Quote of the day

“Today’s art world is wildly eclectic and every artist must make stylistic choices that indicate philosophical positions. I finished school in the early 80’s. At that time art tended to be more conceptual than visual. Sociopolitical issues outweighed aesthetics. Beauty, admittedly difficult to define, was considered elitist, trite, shallow, and inextricably tied to white European men. Pleasure, an equally slippery concept, was not discussed much. My reaction was to move to Italy where I spent the next 9 years looking at what those white European men, and a few women, had done. Call it the aesthetic experience, the pleasure created by a visual image, a nonverbal image, is particular and intense. In a personal and fairly empirical fashion I went looking for that experience, noticed when it happened, and tried to analyze why.

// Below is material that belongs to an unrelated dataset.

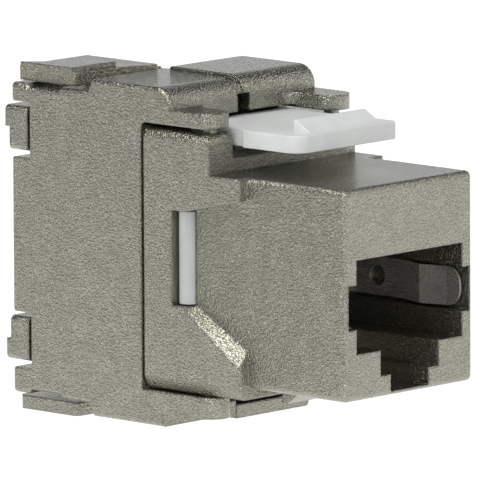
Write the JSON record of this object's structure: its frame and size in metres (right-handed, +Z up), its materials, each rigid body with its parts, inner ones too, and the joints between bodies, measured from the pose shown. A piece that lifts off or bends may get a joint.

For myself, the pleasure in looking is the fundamental force behind the power of visual arts. I believe painting can provide a particularly complex, therefore, pleasurable experience. This complexity is the result of highly orchestrated visual contrasts: spacial, tonal, chromatic and textural. I am a strict formalist; the structure of the painting creates the visual pleasure. I found still life the most suitable genre for organizing these effects. The sheer joy of looking at the painting, that visual and visceral understanding, so difficult to define, should never be eclipsed by more tangible considerations.”